AIM OF THE EXERCISE: Quote all of the data below exactly, please.

PROVIDED DATA:

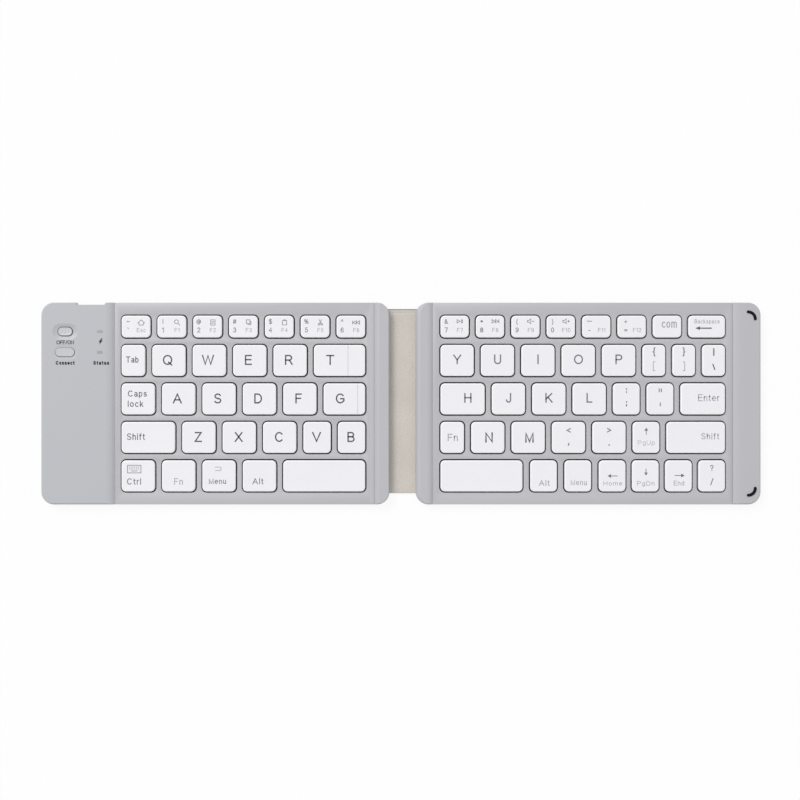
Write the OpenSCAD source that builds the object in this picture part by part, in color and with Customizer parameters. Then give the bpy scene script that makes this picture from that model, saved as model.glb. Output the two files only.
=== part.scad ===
// Folding keyboard in two halves on a flexible leather spine.
// +X runs to the right of the typist, +Y away from the typist, +Z up.
// The origin is under the middle of the open keyboard, on the surface it lies on.

/* [Keys] */
// Width of a letter key
key_w = 14.0; // [12:0.1:16]
// Depth of a letter key, front to back
key_d = 13.1; // [11:0.1:15]
// Depth of the number row keys
number_key_d = 9.2; // [8:0.1:13]
// Gap between neighbouring keys in a row
key_gap = 3.0; // [2.4:0.1:4]
// Gap between two rows
row_gap = 3.1; // [2.6:0.1:4]
// Corner radius of a key in plan
key_r = 1.8; // [0.8:0.1:2.4]
// Width of the tab key
tab_w = 9.9; // [8:0.1:12]
// Width of the left shift key
left_shift_w = 22.5; // [18:0.1:26]
// Width of each of the two space bars
space_w = 34.5; // [30:0.5:44]
// Width of the narrow keys, such as the arrows, as a share of a letter key
small_key_share = 0.8; // [0.72:0.01:0.92]
// Width of the right half's number keys, as a share of a letter key
right_number_share = 0.85; // [0.75:0.01:0.89]
// Width of the h key
h_key_w = 18.6; // [15:0.1:21]
// Width of the right half's fn key
right_fn_w = 9.9; // [8:0.1:12]
// Extra gap before each of the first three keys after the right half's space bar
front_spread = 0.25; // [0:0.05:0.3]
// How far a key goes down
key_travel = 1.2; // [0.8:0.05:1.4]
// Thickness of a key's top
key_top_t = 0.8; // [0.6:0.05:0.9]
// Thickness of a key's skirt
key_skirt_t = 0.9; // [0.7:0.05:1.2]
// Radius of the stem under a key
stem_r = 1.3; // [0.9:0.05:1.6]

/* [Case] */
// Plain margin in front of the keys
front_margin = 5.5; // [4:0.1:9]
// Plain margin behind the keys
back_margin = 5.5; // [4:0.1:9]
// Thickness of the key panels
panel_t = 0.8; // [0.6:0.05:1.2]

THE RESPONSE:
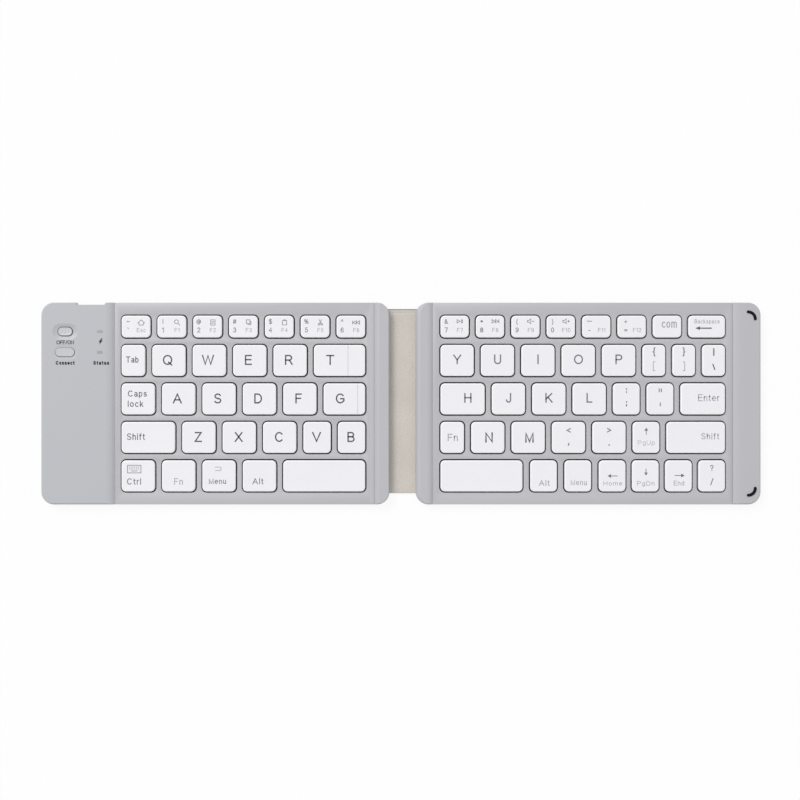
Write the OpenSCAD source that builds the object in this picture part by part, in color and with Customizer parameters. Then give the bpy scene script that makes this picture from that model, saved as model.glb. Output the two files only.
=== part.scad ===
// Folding keyboard in two halves on a flexible leather spine.
// +X runs to the right of the typist, +Y away from the typist, +Z up.
// The origin is under the middle of the open keyboard, on the surface it lies on.

/* [Keys] */
// Width of a letter key
key_w = 14.0; // [12:0.1:16]
// Depth of a letter key, front to back
key_d = 13.1; // [11:0.1:15]
// Depth of the number row keys
number_key_d = 9.2; // [8:0.1:13]
// Gap between neighbouring keys in a row
key_gap = 3.0; // [2.4:0.1:4]
// Gap between two rows
row_gap = 3.1; // [2.6:0.1:4]
// Corner radius of a key in plan
key_r = 1.8; // [0.8:0.1:2.4]
// Width of the tab key
tab_w = 9.9; // [8:0.1:12]
// Width of the left shift key
left_shift_w = 22.5; // [18:0.1:26]
// Width of each of the two space bars
space_w = 34.5; // [30:0.5:44]
// Width of the narrow keys, such as the arrows, as a share of a letter key
small_key_share = 0.8; // [0.72:0.01:0.92]
// Width of the right half's number keys, as a share of a letter key
right_number_share = 0.85; // [0.75:0.01:0.89]
// Width of the h key
h_key_w = 18.6; // [15:0.1:21]
// Width of the right half's fn key
right_fn_w = 9.9; // [8:0.1:12]
// Extra gap before each of the first three keys after the right half's space bar
front_spread = 0.25; // [0:0.05:0.3]
// How far a key goes down
key_travel = 1.2; // [0.8:0.05:1.4]
// Thickness of a key's top
key_top_t = 0.8; // [0.6:0.05:0.9]
// Thickness of a key's skirt
key_skirt_t = 0.9; // [0.7:0.05:1.2]
// Radius of the stem under a key
stem_r = 1.3; // [0.9:0.05:1.6]

/* [Case] */
// Plain margin in front of the keys
front_margin = 5.5; // [4:0.1:9]
// Plain margin behind the keys
back_margin = 5.5; // [4:0.1:9]
// Thickness of the key panels
panel_t = 0.8; // [0.6:0.05:1.2]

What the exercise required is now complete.